After the car runs out of fuel, they walk to a petrol station and pass the time by taking turns asking questions. Mully admits he has the hospice money; Joy reveals she plans to leave the baby with her childhood friend Mags and fly to Lanzarote, saying she feels detached from the child and does not know who the father is. James contacts Mully and urges him to head for a ferry. Joy initially refuses, but after a tense encounter at a police checkpoint she agrees, and they switch vehicles again to stay ahead of the search.

While waiting for the ferry, Mully helps Joy figure out breastfeeding, drawing on what he remembers from caring for a younger sibling. Joy names the baby Robin after seeing a robin nearby, and tells Mully she went to school with Rita, describing Rita as admired and popular. James catches up with them, and Mully persuades him to let Joy and Robin travel with them. When Joy suffers a haemorrhage, they stop at a bed-and-breakfast so she can recover. James schemes to protect himself, pressuring Mully to tell locals that he stole the money but was later robbed.

Joy calls Mags, saying the baby arrived a week early, that she has named her Robin, and that she has breastfed her. She also confides a troubling childhood memory: after she and her mother saw her father cheating, Joy went into the sea and was caught in an undertow, and she remembers her mother hesitating before helping her.

The next morning Joy returns the hospice money to Mully so he can repay it. Hurt that Joy still intends to give up Robin, Mully lashes out at her. In a state of emotional turmoil, Joy leaves Robin at Mags’s house and drives to Kerry airport to go through with her plan. On the plane to Spain, Joy panics and insists on being let off, then races back to find Mully.
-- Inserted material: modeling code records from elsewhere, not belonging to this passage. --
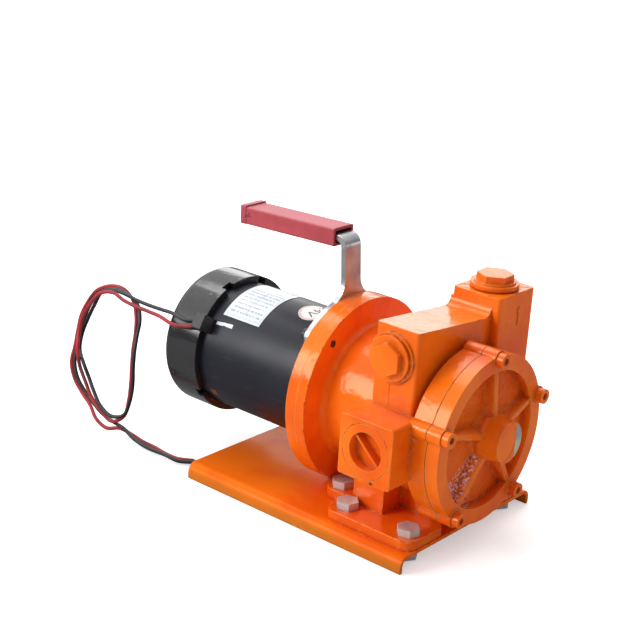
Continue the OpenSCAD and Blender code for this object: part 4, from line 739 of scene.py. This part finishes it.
def wrapped_text(name, words, x, turn, size, finish, spin):
    data = bpy.data.curves.new(name, "FONT")
    data.body, data.size, data.align_x, data.align_y = words, size, "CENTER", "CENTER"
    data.resolution_u = 3
    text = bpy.data.objects.new(name, data)
    bpy.context.scene.collection.objects.link(text)
    bpy.context.view_layer.update()
    mesh = bpy.data.meshes.new_from_object(text)
    bpy.data.objects.remove(text)
    c, s = math.cos(math.radians(spin)), math.sin(math.radians(spin))
    for v in mesh.vertices:
        u, w = v.co.x * c - v.co.y * s, v.co.x * s + v.co.y * c
        v.co = on_tube(x + u, turn - math.degrees(w / TUBE_R), LETTER_LIFT)
    mesh.materials.clear()
    mesh.materials.append(finish.material)
    letters = bpy.data.objects.new(name, mesh)
    bpy.context.scene.collection.objects.link(letters)
    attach(letters, "pump")
    return letters


ink_black = Finish("label_ink")
ink_black.look(roughness=0.35 + 0.2 * ink_black.noise(2 * MM, 2),
               base_color=ink_black.blend(ink_black.noise(1.5 * MM, 3), (0.02, 0.02, 0.025),
                                          (0.07, 0.07, 0.08)))
voltage = wrapped_text("voltage_lettering", "24V", VOLT_X + 1.2 * MM, VOLT_TURN - 3,
                       size=13.5 * MM, finish=ink_black, spin=-100)
print("voltage lettering wrapped at turn", VOLT_TURN)

# %% [markdown]
# ## A plain studio
#
# The photograph is cut out on white. Light came mostly from the camera's left, with a wide
# soft light overhead, so the faces to the left and on top are bright and those towards the
# cover lie in shade. A broad pale screen behind the pump gives the top faces their white
# sheen, and a weak low light at the back right lifts the shaded side. A panorama of a real
# studio could do all this at once, but four soft boxes can be moved until each sheen on the
# pump lies where the photograph has it.

# %% Lights
def softbox(name, place, target, size, watts):
    light = bpy.data.lights.new(name, "AREA")
    light.shape, light.size, light.size_y, light.energy = "RECTANGLE", *size, watts
    lamp = bpy.data.objects.new(name, light)
    lamp.location = place
    lamp.rotation_euler = (Vector(target) - Vector(place)).to_track_quat("-Z", "Y").to_euler()
    bpy.context.scene.collection.objects.link(lamp)
    return lamp


softbox("window_left", (-1.1, -1.9, 1.1), (0, 0, 0.1), (1.1, 1.1), 35)
softbox("ceiling", (-0.7, 0.5, 1.9), (0, 0, 0.1), (1.6, 1.2), 20)
softbox("screen_behind", (-1.35, 1.9, 0.66), (0, 0, 0.15), (2.2, 0.76), 13)
softbox("low_right", (1.5, 1.5, 0.25), (0.1, 0, 0.1), (0.5, 0.3), 1.5)
print("soft lights:", len(bpy.data.lights))

# %% [markdown]
# White paper round a glossy black motor would turn it grey, so the surroundings look different
# to the camera and to the pump. The sky is plain white to the camera, but what the motor
# mirrors is a soft gradient, brighter overhead and to the left. The floor is white to the
# camera too and still takes the pump's shadow. Far from the pump, where the lights don't
# reach, it glows more, and mirrors see it darker than it is.

# %% World and floor
HORIZON, ZENITH, LEFT_GLOW, BACKDROP = 0.06, 0.72, 1.1, 1.0
world = bpy.data.worlds.new("studio")
bpy.context.scene.world = world
world.use_nodes = True
sky = Nodes(world.node_tree)
direction = sky.node("ShaderNodeTexCoord", out="Generated")
height, rightward = sky.axis(direction, "Z"), sky.axis(direction, "X")
left = sky.between(rightward, -0.35, -0.85) * sky.between(height, 0.1, 0.5)
glow = HORIZON + (ZENITH - HORIZON) * sky.between(height, 0.05, 0.85) + LEFT_GLOW * left
sees = sky.node("ShaderNodeLightPath", out="Is Camera Ray")
background = world.node_tree.nodes["Background"]
sky.feed(background.inputs["Color"], (1.0, 1.0, 1.0))
sky.feed(background.inputs["Strength"], glow + (BACKDROP - glow) * sees)

bpy.ops.mesh.primitive_plane_add(size=14, location=(0, 0, -0.2 * MM))
floor = bpy.context.object
floor.name = "studio_floor"
FLOOR_PALENESS, MIRRORED_LOSS, NEAR_GLOW, FAR_GLOW, NEAR, FAR = 0.86, 0.62, 0.45, 1.15, 0.45, 1.3
white = Finish("floor_white", roughness=0.9, specular_ior_level=0.1)
away = (white.x * white.x + white.y * white.y).root()
sees = white.node("ShaderNodeLightPath", out="Is Camera Ray")
mirrored = white.node("ShaderNodeLightPath", out="Is Glossy Ray")
paleness = FLOOR_PALENESS - MIRRORED_LOSS * mirrored
shine = (NEAR_GLOW + (FAR_GLOW - NEAR_GLOW) * white.between(away, NEAR, FAR)) * sees
white.look(base_color=white.grey(paleness), emission_strength=1.0,
           emission_color=white.grey(shine))
floor.data.materials.append(white.material)
bpy.context.scene.view_settings.view_transform = "Standard"
print("studio is set")

# %% Update the scene
bpy.context.view_layer.update()
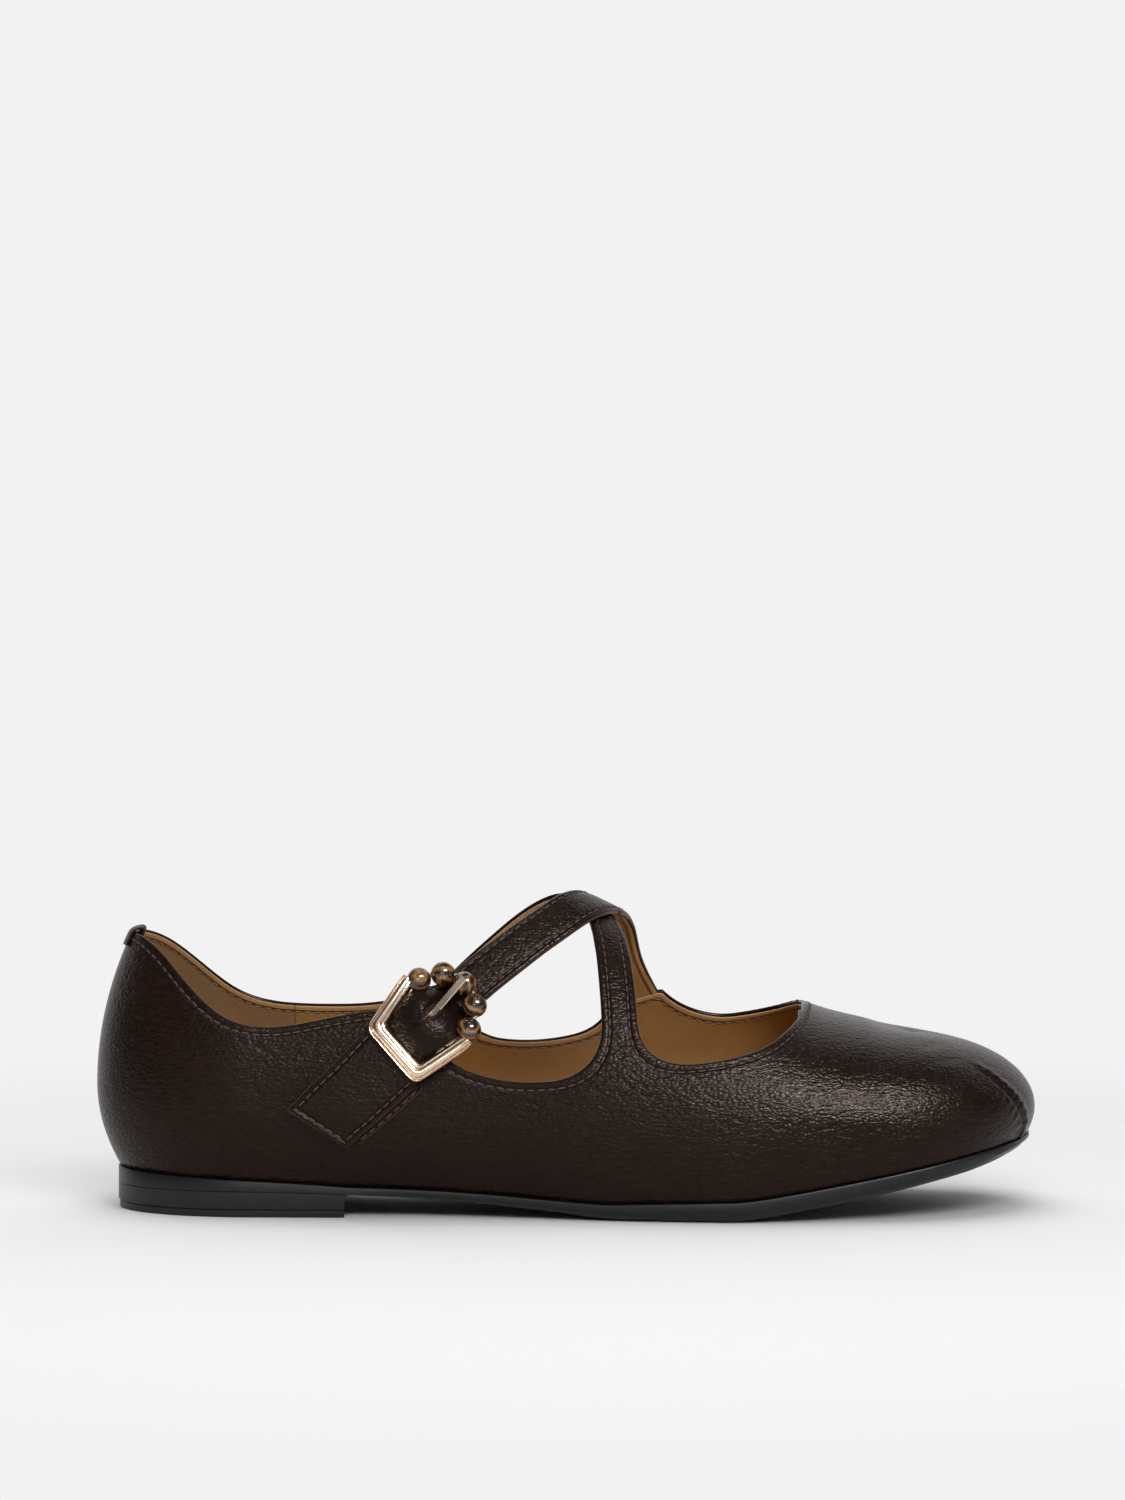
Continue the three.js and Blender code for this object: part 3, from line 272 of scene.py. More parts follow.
def smooth(value, low, high):
    share = np.clip((np.asarray(value, float) - low) / (high - low), 0, 1)
    return share * share * (3 - 2 * share)


def mix(a, b, share):
    return a + (b - a) * share


def sole_bottom(x):
    waist = np.hypot(np.maximum(TREAD_START - x, 0), ARCH_BEND) - ARCH_BEND
    toe = np.hypot(np.maximum(x - TREAD_END, 0), TOE_BEND) - TOE_BEND
    left = np.maximum(1 - waist / ARCH_RUN, 0)
    return ARCH_RISE * (1 - left * left) + TOE_SLOPE * toe


def feather_height(x):
    return sole_bottom(x) + SOLE_THICKNESS * sole_column(1, x / LENGTH)


def station_of(x):
    return 1 + (x - HEEL_TURN) / (TOE_TURN - HEEL_TURN)


def fans_of(station):
    heel_fan = np.maximum(1 - station, 0) * math.pi / 2
    toe_fan = np.maximum(station - 2, 0) * math.pi / 2
    middle = HEEL_TURN + (np.clip(station, 1, 2) - 1) * (TOE_TURN - HEEL_TURN)
    nominal = middle - HEEL_TURN * np.sin(heel_fan) + (LENGTH - TOE_TURN) * np.sin(toe_fan)
    return heel_fan, toe_fan, middle, nominal


def last_point(station, turn):
    """A point on the outside of the last. Stations run from 0 at the heel's back to 3 at
    the tip, turns from -1 at the outer lower edge over 0 on the ridge to 1."""
    station, turn = np.broadcast_arrays(np.asarray(station, float), np.asarray(turn, float))
    level = 1 - np.abs(turn)
    side = np.where(turn < 0, -1.0, 1.0)
    heel_fan, toe_fan, middle, nominal = fans_of(station)
    at = nominal / LENGTH
    ridge_y = last["shift"](at) * HALF_BALL
    reach = np.where(side < 0, last["outer"](at), last["inner"](at)) * HALF_BALL - side * ridge_y
    tuck = last["tuck"](at) * HALF_BALL
    bulge = last["bulge"](at) * INSTEP_HEIGHT
    below = np.maximum(1 - level / BULGE_LEVEL, 0)
    angle = np.maximum(level - BULGE_LEVEL, 0) / (1 - BULGE_LEVEL) * math.pi / 2
    low_z = bulge - (bulge - feather_height(nominal)) * below
    high_z = bulge + (last["ridge"](at) * INSTEP_HEIGHT - bulge) * np.sin(angle)
    z = np.where(below > 0, low_z, high_z)
    narrowing = np.cos(angle) * (1 - last["lean"](at) * np.sin(angle) ** 2)
    half_width = reach * narrowing - tuck * below**2
    lean = BACK_LEAN * (np.maximum(z - bulge, 0) / (BACK_HEIGHT - bulge)) ** 2
    heel_reach = HEEL_TURN - lean - tuck * below**2
    toe_reach = TOE_RIDGE + (LENGTH - TOE_TURN - TOE_RIDGE) * np.cos(angle) - tuck * below**2
    cap = np.cos(heel_fan) * np.sqrt(np.maximum(1 - np.sin(toe_fan) ** TOE_SQUARENESS, 0))
    x = middle - heel_reach * np.sin(heel_fan) + toe_reach * np.sin(toe_fan)
    return np.stack([x, ridge_y + side * half_width * cap, z], axis=-1)


DIFFERENCE = 1e-3


def last_slopes(station, turn):
    s = np.clip(station, DIFFERENCE, 3 - DIFFERENCE)
    t = np.clip(turn, DIFFERENCE - 1, 1 - DIFFERENCE)
    along = (last_point(s + DIFFERENCE, t) - last_point(s - DIFFERENCE, t)) / (2 * DIFFERENCE)
    around = (last_point(s, t + DIFFERENCE) - last_point(s, t - DIFFERENCE)) / (2 * DIFFERENCE)
    return along, around


def last_normal(station, turn):
    normal = unit(np.cross(*last_slopes(station, turn)))
    on_rib = (np.asarray(station) < DIFFERENCE) | (np.asarray(station) > 3 - DIFFERENCE)
    normal[..., 1] = np.where(on_rib, 0, normal[..., 1])
    return unit(normal)


def lifted(station, turn, height):
    return last_point(station, turn) + last_normal(station, turn) * np.asarray(height)[..., None]


# Routes of the straps
ROUTE_SAMPLES = 160


def lay_route(rows):
    """A strap's middle line as stations and turns, points, and distances along it."""
    knots = np.array([(station_of(at * LENGTH), turn) for at, turn in rows])
    knots = np.vstack([2 * knots[0] - knots[1], knots, 2 * knots[-1] - knots[-2]])
    places = []
    for sample in range(ROUTE_SAMPLES + 1):
        position = sample / ROUTE_SAMPLES * (len(rows) - 1)
        i = min(int(position), len(rows) - 2)
        w = position - i
        p0, p1, p2, p3 = knots[i : i + 4]
        d0, d1, d2 = [math.sqrt(np.linalg.norm(b - a)) for a, b in ((p0, p1), (p1, p2), (p2, p3))]
        leave = ((p1 - p0) / d0 - (p2 - p0) / (d0 + d1) + (p2 - p1) / d1) * d1
        reach = ((p2 - p1) / d1 - (p3 - p1) / (d1 + d2) + (p3 - p2) / d2) * d1
        square = -3 * p1 + 3 * p2 - 2 * leave - reach
        cube = 2 * p1 - 2 * p2 + leave + reach
        places.append(p1 + leave * w + square * w * w + cube * w**3)
    places = np.array(places)
    points = last_point(places[:, 0], places[:, 1])
    steps = np.linalg.norm(np.diff(points, axis=0), axis=1)
    return {
        "places": places,
        "points": points,
        "distances": np.concatenate([[0], np.cumsum(steps)]),
    }


under_route = lay_route(UNDER_ROUTE)
buckle_route = lay_route(BUCKLE_ROUTE)
STRAP_LENGTH = buckle_route["distances"][-1]
CROSSING = buckle_route["distances"][np.argmin(np.abs(buckle_route["places"][:, 1]))]
LAP_START = STRAP_LENGTH - HORN_LAP
WALK_STEP = 1.2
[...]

James confronts them and demands the money. Joy tries to protect Mully, but Mully runs into the sea and throws the cash behind him. James retrieves it while Joy pulls Mully back to safety. In the aftermath, Mags calls Joy to say Robin is distraught. Joy drives with Mully to return the stolen hospice money, and they go to collect Robin.

==Cast==
- Olivia Colman as Joy
  - Kate Brick as young Joy
- Charlie Reid as Andrew "Mully" Mulligan
  - Seamus Kennedy as young Mully
- Lochlann Ó Mearáin as James Mulligan
- Elaine Kennedy as Rita Mulligan
- Olwen Fouéré as Sideline Sue
- Aislín McGuckin as Angela
- Florence Adebambo as Catherine
- Tommy Tiernan as Ferryman
- Ruth McCabe as Noreen
- Aisling O'Sullivan as Mags

==Production==
In November 2020, it was reported that Olivia Colman would star in Joyride, which would be directed by Emer Reynolds from a script by Ailbhe Keogan. In June 2021, Charlie Reid was cast in the film after a casting search involving "1,500 applicants". As of 17 July 2021, Colman was spotted shooting scenes for the film in County Kerry, Ireland.

==Release==
In June 2021, Vertigo Releasing acquired U.K. and Irish rights to the film. It had its world premiere at the Galway Film Fleadh on 5 July 2022. It was released on 29 July 2022. Magnolia Pictures announced that they acquired the U.S. distribution rights and will release the film in U.S. theaters and on demand 23 December 2022.

==Reception==
On Rotten Tomatoes the film has a 50% rating based on 42 reviews, with an average rating of 5.5/10. The critics consensus reads: "Olivia Colman's performance is enough to carry Joyride over a few miles of credulity-straining incident, but this rickety road trip runs out of fuel long before it reaches its final destination." On Metacritic, the film holds a weighted average score of 48 out of 100, based on 13 critics, indicating "mixed or average reviews".